The work created by artist Dan Llywelyn Hall was revealed at L’Escargot Restaurant in London.

Mr Farage insisted that Mr Johnson was in power because of Ukip and Brexit Party supporters.

The prominent Leaver made an impact on the December general election when he said that the Brexit Party would not stand against the Tories in the 317 seats the Conservatives won in 2017.

Referring to Mr Johnson, Mr Farage told the PA news agency: “His voters didn’t go from Labour to Conservative, they came through the gateway drug – which in a sense was me – through Ukip and the Brexit Party.

“If we hadn’t launched the Brexit Party and reset the agenda, Mrs May would still be there.

“But, those votes weren’t a Conservative vote, those votes were a Brexit vote.”

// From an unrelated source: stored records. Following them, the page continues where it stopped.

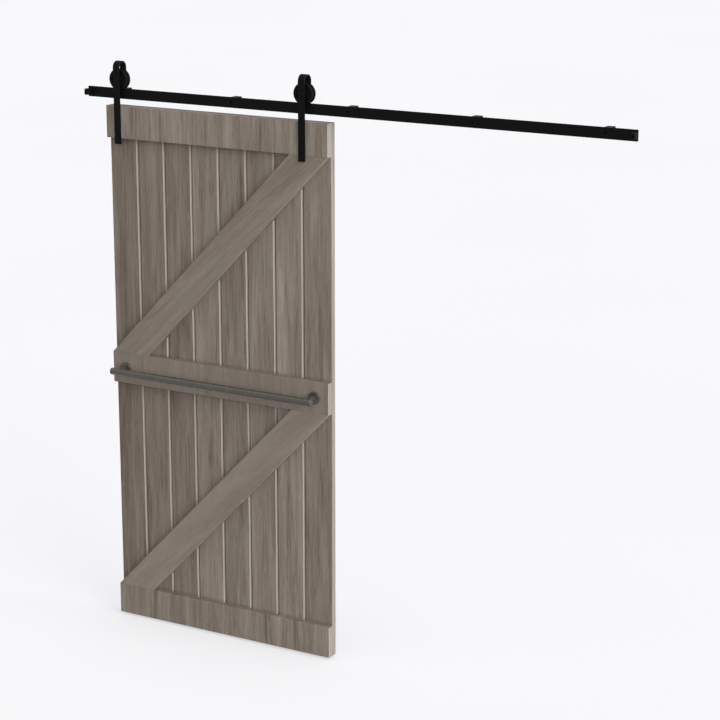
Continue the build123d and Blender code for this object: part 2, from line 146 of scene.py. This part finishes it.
class Surface(Tree):
    """A new material's tree, with textures in the object's own coordinates."""

    def __init__(self, name):
        self.material = bpy.data.materials.new(name)
        self.material.use_nodes = True
        super().__init__(self.material.node_tree)
        self.shader = self.nodes["Principled BSDF"]
        coordinates = self.add("TexCoord").outputs
        self.place = coordinates["Object"]
        self.normal = coordinates["Normal"]

    def shade(self, **values):
        for name, value in values.items():
            self.feed(self.shader.inputs[name.replace("_", " ")], value)

    def parts(self, vector):
        """The X, Y and Z of a vector."""
        return self.add("SeparateXYZ", Vector=vector).outputs

    def mapping(self, vector, scale=(1, 1, 1), location=(0, 0, 0), rotation=(0, 0, 0)):
        node = self.add("Mapping", Vector=vector, Location=location, Rotation=rotation, Scale=scale)
        return node.outputs["Vector"]

    def noise(self, vector, scale=1.0, detail=3.0, roughness=0.55, distortion=0.0):
        node = self.add("TexNoise", Vector=vector, Scale=scale, Detail=detail, Roughness=roughness,
                        Distortion=distortion)
        return node.outputs["Fac"]

    def grain(self, vector, across, along, location=(0, 0, 0), **noise):
        """Noise drawn out along Z, with its scale across and along in waves for each metre."""
        return self.noise(self.mapping(vector, (across, across, along), location), **noise)

    def waver(self, vector, across, along, reach):
        """The same coordinates, pushed sideways by up to half of reach."""
        stretched = self.mapping(vector, (across, across, along))
        noise = self.add("TexNoise", Vector=stretched, Scale=1.0, Detail=1.0)
        shift = self.add("VectorMath")
        shift.operation = "MULTIPLY_ADD"
        self.feed_in_order(shift, noise.outputs["Color"], (reach, reach, 0.0), vector)
        return shift.outputs["Vector"]

    def ramp(self, factor, *stops):
        node = self.add("ValToRGB", Fac=factor)
        elements = node.color_ramp.elements
        while len(elements) < len(stops):
            elements.new(0.5)
        for element, (position, colour) in zip(elements, stops):
            element.position = position
            element.color = (*colour, 1.0)
        return node.outputs["Color"]

    def mix(self, factor, first, second):
        """From the first colour to the second as the factor goes from 0 to 1."""
        node = self.add("Mix")
        node.data_type = "RGBA"
        # The node has sockets of the same name for each data type
        for name, kind, value in (("Factor", "VALUE", factor), ("A", "RGBA", first), ("B", "RGBA", second)):
            socket = [s for s in node.inputs if s.name == name and s.type == kind][0]
            self.feed(socket, (*value, 1.0) if isinstance(value, tuple) else value)
        return [s for s in node.outputs if s.type == "RGBA"][0]

    def bump(self, height, strength, distance):
        node = self.add("Bump", Height=height, Strength=strength, Distance=distance)
        self.shade(Normal=node.outputs["Normal"])


# Materials


def painted_light_and_cut_ends(t, colour, side, ledges):
    """Wood's colour with painted highlight and painted shade on its joint edges, painted shade on its tops and
    just above the rails, and the paler colour of its cut sides and ends.
    """
    facing = t.parts(t.normal)

    # Painted highlight on the joint chamfers that face the side light, and painted shade on the chamfers that
    # face away from it
    bevel = t.math("MULTIPLY", facing["X"], t.math("ABSOLUTE", facing["Y"]))
    colour = t.mix(t.span(bevel, 0.15, 0.45, 0.0, EDGE_HIGHLIGHT_SHARE), colour, EDGE_HIGHLIGHT)
    colour = t.mix(t.span(bevel, -0.30, -0.45, 0.0, EDGE_SHADE_SHARE), colour, PAINTED_SHADE)
    sideways = t.math("ABSOLUTE", facing["X"])
    colour = t.mix(t.span(sideways, 0.90, 0.98, 0.0, SIDE_PALENESS), colour, side)
    # Painted shade on the faces that look up
    colour = t.mix(t.span(facing["Z"], 0.90, 0.98, 0.0, TOP_SHADE_SHARE), colour, PAINTED_SHADE)

    # Painted shade on the front of the boards, just above a rail's top and a little behind it, in the corner
    # that the rail shuts in
    in_front = t.span(facing["Y"], -0.1, -0.5, 0.0, 1.0)
    height = t.parts(t.place)["Z"]
    for ledge in ledges:
        above = t.span(height, ledge, ledge + LEDGE_SHADE_HEIGHT, LEDGE_SHADE_SHARE, 0.0)
        behind_rail = t.span(height, ledge - 0.020, ledge - 0.010, 0.0, 1.0)
        ledge_shade = t.math("MULTIPLY", t.math("MULTIPLY", above, behind_rail), in_front)
        colour = t.mix(ledge_shade, colour, PAINTED_SHADE)
    return colour


def wood(name, seed, tone, tint=(1.0, 1.0, 1.0), lean=0.0, contrast=1.0, fleck=0.40, side=BOARD_SIDE,
         ledges=()):
    """Grey-brown stained timber. lean turns the grain from upright, about the axis into the wall."""
    t = Surface(name)
    shift = Vector([math.sin(seed * rate) * furthest for rate, furthest in GRAIN_SHIFTS])
    turned = t.mapping(t.place, location=shift, rotation=(0, lean, 0))
    turned = t.waver(turned, 6, 2.2, 0.010)
    turned = t.waver(turned, 40, 11, 0.0022)

    broad = t.grain(turned, 9, 0.8, detail=2.0, roughness=0.5)
    plank = t.grain(turned, 30, 2.2, distortion=0.6)
    streak = t.grain(turned, 95, 3.6, detail=4.0, roughness=0.65, distortion=0.4)
    fibre = t.grain(turned, 420, 13, roughness=0.6)
    pores = t.grain(turned, 1500, 55, detail=1.0)
    warm = t.grain(turned, 21, 1.5, (3.1, 0, 1.7), distortion=0.5)
    veins = t.grain(turned, 160, 4.5, (5.3, 2.9, 0), detail=2.0, distortion=0.8)
    ticks = t.grain(turned, 150, 18, (1.9, 7.7, 3.1), detail=2.0, roughness=0.6)

    def toned(colour):
        return tuple(c * tone * share for c, share in zip(colour, tint))

    mixed = 0.5
    for layer, weight in ((broad, 0.55), (plank, 0.75), (streak, 0.80), (fibre, 0.35)):
        mixed = t.math("MULTIPLY_ADD", t.math("SUBTRACT", layer, 0.5), weight * contrast, mixed)
    colour = t.ramp(mixed, (0.20, toned(WOOD_DEEP)), (0.42, toned(WOOD_DARK)), (0.56, toned(WOOD_MIDDLE)),
                    (0.80, toned(WOOD_LIGHT)))
    colour = t.mix(t.span(warm, 0.48, 0.70, 0.0, 0.6), colour, toned(WARM_STREAK))
    colour = t.mix(t.span(pores, 0.60, 0.78, 0.0, 0.35), colour, toned(PORE))
    patches = t.span(plank, 0.40, 0.62, 0.75, 0.05)
    vein = t.math("MULTIPLY", t.span(veins, 0.60, 0.72, 0.0, contrast), patches)
    colour = t.mix(vein, colour, toned(VEIN))
    colour = t.mix(t.span(ticks, 0.60, 0.74, 0.0, fleck), colour, toned(DARK_TICK))
    colour = t.mix(t.span(ticks, 0.40, 0.28, 0.0, fleck), colour, toned(PALE_TICK))

    t.shade(Base_Color=painted_light_and_cut_ends(t, colour, side, ledges), Roughness=t.span(streak, 0.3, 0.7, 0.55, 0.70),
            Specular_IOR_Level=0.12)
    t.bump(t.math("MULTIPLY_ADD", fibre, 0.6, t.math("MULTIPLY", pores, -0.5)), 0.35, 0.0006)
    return t.material


def coated_steel(name, colour, roughness, specular, spread=0.06, grain=2600.0, metallic=0.0, mottle=1.35):
    """Powder coated or painted metal: a fine orange-peel, and handling marks up to mottle times lighter."""
    t = Surface(name)
    marks = t.noise(t.place, scale=38.0, detail=4.0, roughness=0.65)
    marked = tuple(c * mottle + 0.0008 for c in colour)
    t.shade(Base_Color=t.ramp(marks, (0.35, colour), (0.72, marked)),
            Roughness=t.span(marks, 0.3, 0.7, roughness - spread, roughness + spread),
            Metallic=metallic, Specular_IOR_Level=specular)
    t.bump(t.noise(t.place, scale=grain, detail=2.0), 0.12, 0.0002)
    return t.material


def bare_metal(name, colour, roughness, spread=0.08):
    """Plated or turned metal with fine tool marks."""
    t = Surface(name)
    brushed = t.noise(t.mapping(t.place, (900, 90, 900)))
    cloud = t.noise(t.place, scale=120.0)
    dull = tuple(c * 0.72 for c in colour)
    t.shade(Base_Color=t.ramp(cloud, (0.35, dull), (0.65, colour)),
            Roughness=t.span(brushed, 0.3, 0.7, roughness - spread, roughness + spread),
            Metallic=1.0)
    t.bump(brushed, 0.15, 0.0002)
    return t.material


def moulded_rubber(name, dark=0.003, pale=0.006):
    """Black rubber with a fine grain and a faint bloom."""
    t = Surface(name)
    bloom = t.noise(t.place, scale=70.0)
    t.shade(Base_Color=t.ramp(bloom, (0.35, (dark, dark, dark)), (0.7, (pale, pale, pale))),
            Roughness=t.span(bloom, 0.3, 0.7, 0.62, 0.78),
            Specular_IOR_Level=0.10)
    t.bump(t.noise(t.place, scale=1800.0), 0.3, 0.0003)
    return t.material


def dress(material, *names):
    for name in names:
        mesh = nodes[name].data
        mesh.materials.clear()
        mesh.materials.append(material)


def brace_lean(node):
    """The turn that lays upright grain along a brace, from the corners of its box."""
    low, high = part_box(node)
    return -math.atan2(high[0] - low[0], high[2] - low[2])


rail_tops = [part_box(rail)[1][2] for rail in ("rail_middle", "rail_bottom")]
for i, (tone, tint) in enumerate(BOARD_LOOKS, 1):
    dress(wood(f"board_wood_{i}", i, tone, tint, ledges=rail_tops), f"board_{i}")
dress(wood("rail_wood_top", 11, 1.05, side=RAIL_END), "rail_top")
dress(wood("rail_wood_bottom", 12, 1.02, side=LOW_RAIL_END), "rail_bottom")
dress(wood("rail_wood_middle", 13, 0.98, contrast=0.40, fleck=0.30, side=RAIL_END), "rail_middle")
dress(wood("brace_wood_upper", 14, 1.01, lean=brace_lean("brace_upper"), contrast=0.60, fleck=0.25),
      "brace_upper")
dress(wood("brace_wood_lower", 15, 1.11, lean=brace_lean("brace_lower"), contrast=0.50, fleck=0.22),
      "brace_lower")

dress(coated_steel("black_powder_coat", (0.0028, 0.0027, 0.0028), 0.55, 0.07),
      "track_bar", "strap_left", "strap_right", "wheel_left", "wheel_right",
      *[f"spacer_{i}" for i in range(1, 6)])
dress(coated_steel("blackened_fasteners", (0.0032, 0.0030, 0.0030), 0.42, 0.05, grain=1800.0),
      "stop_bolts", "stop_nuts", "strap_bolts", "strap_washers", "strap_nuts", "axle_bolts", "axle_nuts")
dress(coated_steel("handle_bronze", (0.092, 0.087, 0.073), 0.26, 0.30, spread=0.03, grain=2000.0,
                   metallic=0.40, mottle=1.10),
      "handle_bar", "handle_end_caps", "handle_post_left", "handle_post_right",
      "handle_rose_left", "handle_rose_right")
dress(bare_metal("zinc_plate", (0.58, 0.58, 0.59), 0.38),
      "board_screws", "brace_screws", "handle_bolts", "handle_washers")
dress(bare_metal("turned_steel", (0.50, 0.50, 0.51), 0.30), "axle_spacers")
dress(bare_metal("bearing_bronze", (0.52, 0.34, 0.15), 0.35), "bush_left", "bush_right")
dress(moulded_rubber("buffer_rubber"), "end_stop_left", "end_stop_right")


# Floor, light and camera


def make_floor():
    """A plain pale floor, lifted to the backdrop's level where it is seen."""
    t = Surface("studio_floor")
    dark, pale = FLOOR_TONES
    tone = t.noise(t.place, scale=0.35, detail=1.0)
    t.shade(Base_Color=t.ramp(tone, (0.3, dark), (0.7, pale)), Roughness=0.9, Specular_IOR_Level=0.0)
    # The lift fades a little where the object shuts the floor in, a soft painted contact shadow around its
    # base
    shut_in = t.add("AmbientOcclusion", Distance=SHUT_IN_REACH)
    shut_in.samples = 4
    level = t.span(shut_in.outputs["AO"], 0.0, 1.0, FLOOR_LIFT * SHUT_IN_SHARE, FLOOR_LIFT)
    lift = t.add("Emission", Color=(*FLOOR_LIFT_TINT, 1.0), Strength=t.math("MULTIPLY", t.seen(), level))
    both = t.add("AddShader")
    t.feed_in_order(both, t.shader.outputs["BSDF"], lift.outputs["Emission"])
    t.feed(t.nodes["Material Output"].inputs["Surface"], both.outputs["Shader"])

    mesh = bpy.data.meshes.new("studio_floor")
    corners = [(-1, -1), (1, -1), (1, 1), (-1, 1)]
    mesh.from_pydata([(x * FLOOR_REACH, y * FLOOR_REACH, floor_level) for x, y in corners], [], [(0, 1, 2, 3)])
    mesh.materials.append(t.material)
    floor = bpy.data.objects.new("studio_floor", mesh)
    bpy.context.scene.collection.objects.link(floor)


def make_world():
    """Even light all round the object, and a pale backdrop where it is seen."""
    world = bpy.data.worlds.new("studio")
    bpy.context.scene.world = world
    world.use_nodes = True
    t = Tree(world.node_tree)
    light = t.nodes["Background"]
    t.feed_in_order(light, (1.0, 1.0, 1.0, 1.0), WORLD_LEVEL)
    backdrop = t.add("Background", Color=(*BACKDROP, 1.0))
    choice = t.add("MixShader")
    t.feed_in_order(choice, t.seen(), light.outputs["Background"], backdrop.outputs["Background"])
    t.feed(t.nodes["World Output"].inputs["Surface"], choice.outputs["Shader"])


def make_lamp(name, towards, level, width):
    """A distant lamp that shines from the direction towards."""
    data = bpy.data.lights.new(name, "SUN")
    data.energy = level * math.pi
    data.angle = math.radians(width)
    lamp = bpy.data.objects.new(name, data)
    lamp.rotation_euler = Vector(towards).to_track_quat("Z", "Y").to_euler()
    bpy.context.scene.collection.objects.link(lamp)


def make_camera():
    data = bpy.data.cameras.new("camera")
    data.sensor_width = 36.0
    data.lens = CAMERA_LENS
    data.clip_end = 200.0
    camera = bpy.data.objects.new("camera", data)
    camera.location = CAMERA_PLACE
    camera.rotation_euler = Euler((math.pi / 2 - CAMERA_DOWN, CAMERA_ROLL, CAMERA_TURN), "XYZ")
    bpy.context.scene.collection.objects.link(camera)
    bpy.context.scene.camera = camera


make_floor()
make_world()
for name, lamp in LAMPS.items():
    make_lamp(name, *lamp)
make_camera()
bpy.context.scene.view_settings.view_transform = "Standard"
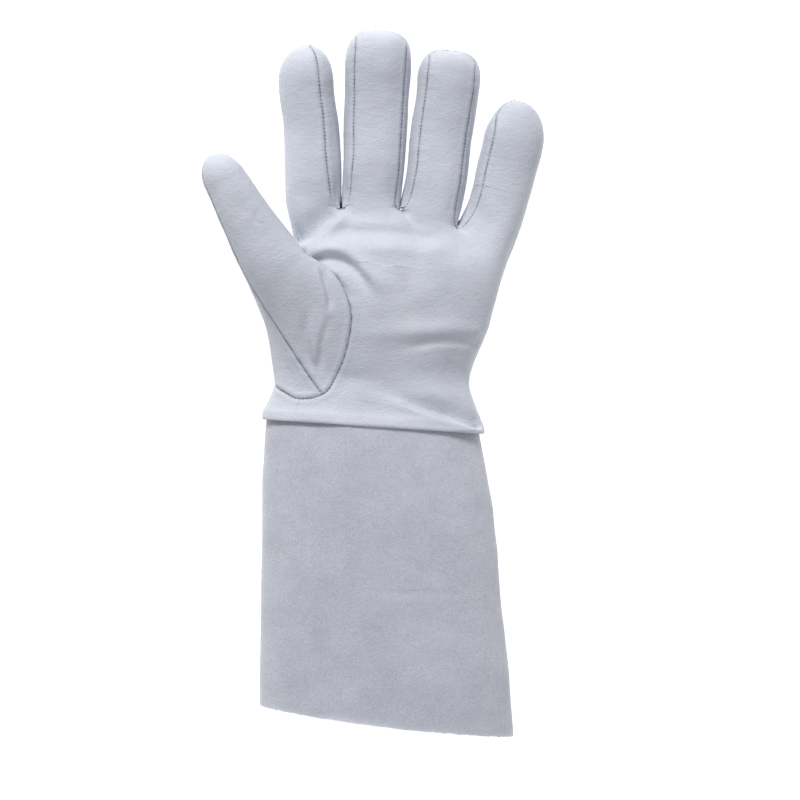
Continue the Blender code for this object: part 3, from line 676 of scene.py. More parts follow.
# %% Seams of every grid
FAR, HOLE_END_SHARE, POLE_MM = 30.0, 0.04, 4
EDGES = (0, -1)
seam_at = {}
above_hole = smooth((hand_places - HOLE_TO) / HOLE_END_SHARE)[:, None]
for panel, crotches, edges in (("palm", CROTCH_FRONT, EDGES), ("back", CROTCH_BACK, EDGES[::-1])):
    grid = grids[panel]
    outer_edge, inner_edge_seam = (edge_seam(grid, edge) for edge in edges)
    seam_at[panel] = nearest(
        (outer_edge[0], outer_edge[1] - outer_edge[1][-1:]),
        (inner_edge_seam[0] + FAR * (1 - above_hole), inner_edge_seam[1] - inner_edge_seam[1][-1:]),
        beside(grid, hole_loop)[:2],
        *((np.linalg.norm(grid - crotch, axis=-1), 0.0) for crotch in crotches),
    )
for key in [key for key in grids if "_root_" in key]:
    tip_key = key.replace("_root_", "_tip_")
    root_seams = [edge_seam(grids[key], edge) for edge in EDGES]
    tip_seams = [edge_seam(grids[tip_key], edge, seam[1][-1, 0])
                 for edge, seam in zip(EDGES, root_seams)]
    hole = [beside(grids[key], hole_loop)[:2]] if key.startswith("thumb") else []
    seam_at[key] = nearest(*hole, *root_seams)
    seam_at[tip_key] = nearest(*tip_seams)
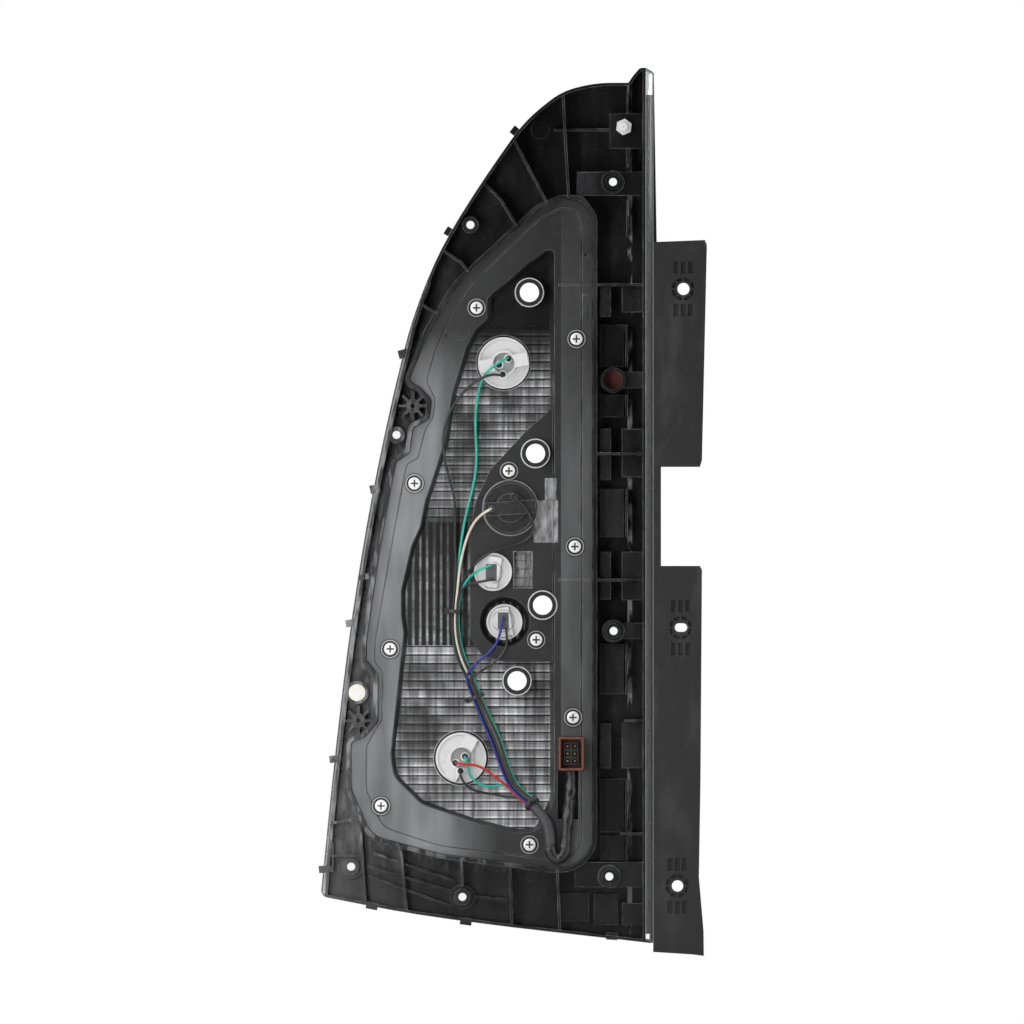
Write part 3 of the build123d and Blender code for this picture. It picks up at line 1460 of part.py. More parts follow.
def harness_points(name, first_stop):
    """Points of one wire along the harness, from a stop to the mouth of the sleeve."""
    radius, angle = harness_slots[name]
    side = radius * cos(radians(angle))
    deep = radius * sin(radians(angle))
    mouth = Vector(*sleeve_route[0])
    axis = (Vector(*sleeve_route[1]) - mouth).normalized()
    points = []
    for n in range(first_stop, len(harness_route)):
        x, y, z, spread = harness_route[n]
        before = harness_route[max(n - 1, 0)]
        after = harness_route[min(n + 1, len(harness_route) - 1)]
        run = hypot(after[0] - before[0], after[2] - before[2])
        across = ((before[2] - after[2]) / run, (after[0] - before[0]) / run)
        points.append((x + spread * side * across[0], y + spread * deep, z + spread * side * across[1]))
    across = Vector(-axis.Z, 0, axis.X).normalized()
    down = across.cross(axis)
    if down.Y < 0:
        down = down * -1
    end = mouth + across * side + down * deep
    points.append(tuple(end - axis * mouth_run))
    points.append(tuple(end))
    return points


cord_routes = {"grey_sleeve": (sleeve_route, sleeve_r), "taped_bundle": (lead_route, lead_r)}
for name, (start, first_stop) in wire_starts.items():
    cord_routes[name] = (start + harness_points(name, first_stop), wire_r)

for name, (route, radius) in cord_routes.items():
    with BuildPart() as cord:
        with BuildLine() as line:
            cord_path(route)
        with BuildSketch(Plane(origin=route[0], z_dir=Vector(*route[1]) - Vector(*route[0]))):
            Circle(radius)
        sweep(path=line.line)
    finish(cord, name)
    print(name, "radius", radius, "volume", round(cord.part.volume, 1),
          "section x length", round(pi * radius * radius * line.wires()[0].length, 1))

# Ties round the harness: two on its way and one at the mouth of the sleeve
mouth = Vector(*sleeve_route[0])
mouth_axis = (Vector(*sleeve_route[1]) - mouth).normalized()
tie_r = harness_diameter / 2 + tie_gap
ties = [(mouth - mouth_axis * (tie_width / 2 + tie_thickness), mouth_axis)]
for stop in tie_stops:
    before = harness_route[stop - 1]
    after = harness_route[stop + 1]
    ties.append((Vector(*harness_route[stop][:3]), Vector(after[0] - before[0], 0, after[2] - before[2]).normalized()))
with BuildPart() as cable_ties:
    for middle, axis in ties:
        with BuildSketch(Plane(origin=middle - axis * (tie_width / 2), z_dir=axis)):
            Circle(tie_r + tie_thickness)
            Circle(tie_r, mode=Mode.SUBTRACT)
        extrude(amount=tie_width)
finish(cable_ties, "cable_ties")
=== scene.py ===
import math
import json
import bpy
import bmesh
from mathutils import Matrix, Vector

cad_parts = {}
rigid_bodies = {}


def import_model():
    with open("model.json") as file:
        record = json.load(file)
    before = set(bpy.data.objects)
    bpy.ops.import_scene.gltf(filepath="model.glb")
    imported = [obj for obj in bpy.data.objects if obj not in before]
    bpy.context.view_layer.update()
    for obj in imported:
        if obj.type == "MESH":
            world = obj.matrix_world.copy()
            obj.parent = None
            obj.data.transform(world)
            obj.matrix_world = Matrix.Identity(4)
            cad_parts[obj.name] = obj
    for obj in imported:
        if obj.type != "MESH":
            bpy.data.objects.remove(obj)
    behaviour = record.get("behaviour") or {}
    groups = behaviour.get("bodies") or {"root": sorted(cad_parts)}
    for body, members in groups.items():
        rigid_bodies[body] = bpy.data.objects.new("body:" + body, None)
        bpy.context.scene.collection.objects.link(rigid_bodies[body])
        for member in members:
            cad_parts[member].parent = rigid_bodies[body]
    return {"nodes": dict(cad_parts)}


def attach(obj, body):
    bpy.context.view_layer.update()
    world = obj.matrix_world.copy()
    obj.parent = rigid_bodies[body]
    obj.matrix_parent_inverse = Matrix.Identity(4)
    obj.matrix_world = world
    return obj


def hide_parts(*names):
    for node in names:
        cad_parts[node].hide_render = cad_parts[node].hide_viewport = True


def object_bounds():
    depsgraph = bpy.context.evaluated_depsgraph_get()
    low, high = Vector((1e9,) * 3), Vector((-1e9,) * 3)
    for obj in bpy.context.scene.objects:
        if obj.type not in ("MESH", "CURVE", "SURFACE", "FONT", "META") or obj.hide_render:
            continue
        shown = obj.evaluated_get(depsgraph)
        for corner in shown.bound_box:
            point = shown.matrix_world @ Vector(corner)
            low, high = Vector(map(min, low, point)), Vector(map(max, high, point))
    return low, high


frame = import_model()
cad_low, cad_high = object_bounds()
nodes = frame["nodes"]

# %% [markdown]
# # A car tail light cluster, seen from the side that sits against the car
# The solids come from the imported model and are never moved. This file gives them their finishes, lays the
# wires as soft cords, and makes the cable ties, the grey sleeve and the taped lead as such things really
# look. Sizes of the lamp are in millimetres until they reach Blender. Those of the studio are in metres.

# %% Units
MM = 0.001
PER_METRE = 1000.0


def mm(*numbers):
    """A point given in millimetres, as Blender's metres."""
    return tuple(number * MM for number in numbers)


print("nodes", len(nodes), "box", [round(v, 4) for v in (*cad_low, *cad_high)])

# %% [markdown]
# ## The camera
# The photo looks straight at the mounting side through a long lens, so nothing shows in perspective and the
# four through tunnels are seen as full circles. A parallel camera gives the same picture. One pixel of the
# photo is 0.69 mm of the lamp, so the whole frame is 1024 of them wide.

# %% Camera, straight on along +Y
PIXEL = 0.69
FRAME_PIXELS = 1024
VIEW_MIDDLE = (-118.3, -153.9)
CAMERA_Y = -2.2
CAMERA_REACH = 20.0

camera_data = bpy.data.cameras.new("studio_camera")
camera_data.type = "ORTHO"
camera_data.ortho_scale = PIXEL * FRAME_PIXELS * MM
camera_data.clip_end = CAMERA_REACH
camera = bpy.data.objects.new("studio_camera", camera_data)
camera.location = (VIEW_MIDDLE[0] * MM, CAMERA_Y, VIEW_MIDDLE[1] * MM)
camera.rotation_euler = (math.radians(90), 0, 0)
bpy.context.scene.collection.objects.link(camera)
bpy.context.scene.camera = camera
bpy.context.scene.view_settings.view_transform = "Standard"
print("view is", round(camera_data.ortho_scale, 4), "m wide")

# %% [markdown]
# ## Material sums
# A material is a small sum over the surface: some noise, some stripes, a mask. Nodes can be wired by hand,
# but the sum is then hard to read. Here one small class wraps an output of a node, so that + - * and /
# write the maths nodes, and one method adds any other node.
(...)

The artistic work created by artist Dan Llywelyn Hall was revealed at L’Escargot Restaurant in London, just before the UK is set to leave the European Union.

Mr Farage said: “I will miss the drama. I will miss being the pantomime villain who gets up and 500 people boo.

“I won’t miss Brussels because it’s a dump. But I will miss Strasbourg which has got lots of family-run restaurants and yeah, of course, I am going to miss that.

“I suppose my level of notoriety is relatively high at the moment and I am hoping we can auction this off for a magnificent charity.”

Asked if he thought the other MEPs would be glad to be rid of him, Mr Farage said: “No. They are going to miss me terribly – I have made them all famous.

“The truth of it is, whether you are pro, or against the structures of the European Parliament, I have probably shed more light on it than any MEP has ever done.”

The money raised by the painting will go towards veteran support charity Care After Combat.

Earlier, he described Brexit as “the achievement of my lifetime” in the wake of the final Withdrawal Agreement vote.

Following his fiery departure speech – which saw him having his microphone cut off and being told to leave “and take your flags with you” by the deputy speaker – Mr Farage said he found it hard to believe Brexit was happening.

He said: “As I walked out, for just a second, I did feel something. And then I thought, stiffen up, the cameras might get that.

“It has been a huge chapter of my life. I gave up a career in business to go up and becoming an MEP, arguably it had a very damaging effect on family life and other things.”

He said he will now be spending more time in America: “There is a big election coming up in November. It is no great secret I am a friend of the president’s, I want to see him elected. He may be a bit rough around the edges for some people but on the big stuff, I am joined at the hip with him.”